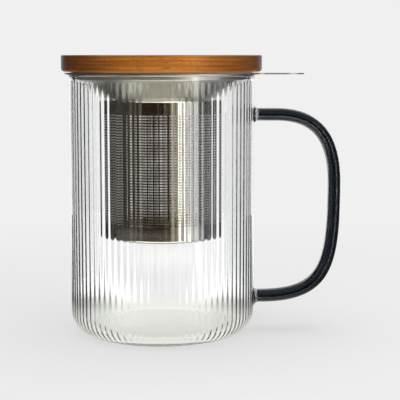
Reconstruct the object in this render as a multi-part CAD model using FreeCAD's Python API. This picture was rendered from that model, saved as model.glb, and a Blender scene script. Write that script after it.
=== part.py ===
"""Lidded tea mug with a lift-out infuser.

A ribbed clear glass mug with a smoked glass handle, a steel infuser whose flange rests on the
mug's rim, and a round wooden lid with a silicone seal that sits in the infuser's collar.
Millimetres, +Z up. The origin is on the mug's axis, on the plane that its foot stands on.
The handle and the infuser's lift tab point along +X.
"""
import FreeCAD, Part
import math
import os

# Glass mug
mug_radius = 43.0
mug_height = 121.2
wall = 2.6
floor_thickness = 3.2
heel_radius = 10.0
inner_heel_radius = 8.0
rim_rounding = 0.9
rim_swell = 0.4
rim_blend_radius = 1.2

# Low rounded ribs down the inside of the mug's wall
rib_count = 84
rib_phase = 0.17
rib_height = 0.12
rib_width = 2.5
rib_root = 0.5
rib_rim_margin = 2.8
rib_lift_radius = 9.0
rib_lift_turn = 18.0
rib_heel_turn = 58.0
rib_runout = 4.0

# Glass handle: a rod of oval section, thin in the plane of its curve
handle_thickness = 6.0
handle_breadth = 11.0
handle_reach = 80.9
handle_top_height = 102.5
handle_bottom_height = 16.5
handle_widest_height = 69.6
handle_top_straight = 8.3
handle_bottom_straight = 1.0
handle_top_across = 0.52
handle_top_fullness = 0.84
handle_bottom_across = 0.93
handle_bottom_fullness = 0.72

# Clear glass beads that join the handle to the mug
bead_length = 1.8
bead_bite = 1.0
bead_root_spread = 1.5
bead_waist_spread = 0.9
bead_end_spread = 0.3
bead_waist_sag = 0.4
upper_bead_sag = 0.0
lower_bead_sag = 0.9

# Infuser
sheet = 0.5
collar_clearance = 0.7
flange_overhang = 2.0
collar_wall_height = 1.9
collar_depth = 11.8
mouth_bend_radius = 1.0
wall_bend_radius = 1.5
neck_bend_radius = 1.2
neck_height = 1.9
basket_radius = 27.0
basket_drop = 75.7
sleeve_sheet = 0.4
base_bend_radius = 1.2
base_height = 4.6
tab_reach = 66.3
tab_width = 18.0
tab_root_radius = 5.0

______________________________

■ Your objective
Quote the data in full, keeping each word unchanged.

■ Full output
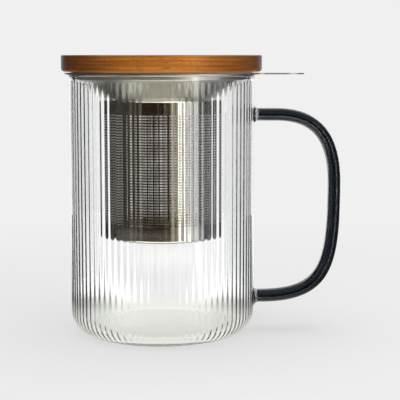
Reconstruct the object in this render as a multi-part CAD model using FreeCAD's Python API. This picture was rendered from that model, saved as model.glb, and a Blender scene script. Write that script after it.
=== part.py ===
"""Lidded tea mug with a lift-out infuser.

A ribbed clear glass mug with a smoked glass handle, a steel infuser whose flange rests on the
mug's rim, and a round wooden lid with a silicone seal that sits in the infuser's collar.
Millimetres, +Z up. The origin is on the mug's axis, on the plane that its foot stands on.
The handle and the infuser's lift tab point along +X.
"""
import FreeCAD, Part
import math
import os

# Glass mug
mug_radius = 43.0
mug_height = 121.2
wall = 2.6
floor_thickness = 3.2
heel_radius = 10.0
inner_heel_radius = 8.0
rim_rounding = 0.9
rim_swell = 0.4
rim_blend_radius = 1.2

# Low rounded ribs down the inside of the mug's wall
rib_count = 84
rib_phase = 0.17
rib_height = 0.12
rib_width = 2.5
rib_root = 0.5
rib_rim_margin = 2.8
rib_lift_radius = 9.0
rib_lift_turn = 18.0
rib_heel_turn = 58.0
rib_runout = 4.0

# Glass handle: a rod of oval section, thin in the plane of its curve
handle_thickness = 6.0
handle_breadth = 11.0
handle_reach = 80.9
handle_top_height = 102.5
handle_bottom_height = 16.5
handle_widest_height = 69.6
handle_top_straight = 8.3
handle_bottom_straight = 1.0
handle_top_across = 0.52
handle_top_fullness = 0.84
handle_bottom_across = 0.93
handle_bottom_fullness = 0.72

# Clear glass beads that join the handle to the mug
bead_length = 1.8
bead_bite = 1.0
bead_root_spread = 1.5
bead_waist_spread = 0.9
bead_end_spread = 0.3
bead_waist_sag = 0.4
upper_bead_sag = 0.0
lower_bead_sag = 0.9

# Infuser
sheet = 0.5
collar_clearance = 0.7
flange_overhang = 2.0
collar_wall_height = 1.9
collar_depth = 11.8
mouth_bend_radius = 1.0
wall_bend_radius = 1.5
neck_bend_radius = 1.2
neck_height = 1.9
basket_radius = 27.0
basket_drop = 75.7
sleeve_sheet = 0.4
base_bend_radius = 1.2
base_height = 4.6
tab_reach = 66.3
tab_width = 18.0
tab_root_radius = 5.0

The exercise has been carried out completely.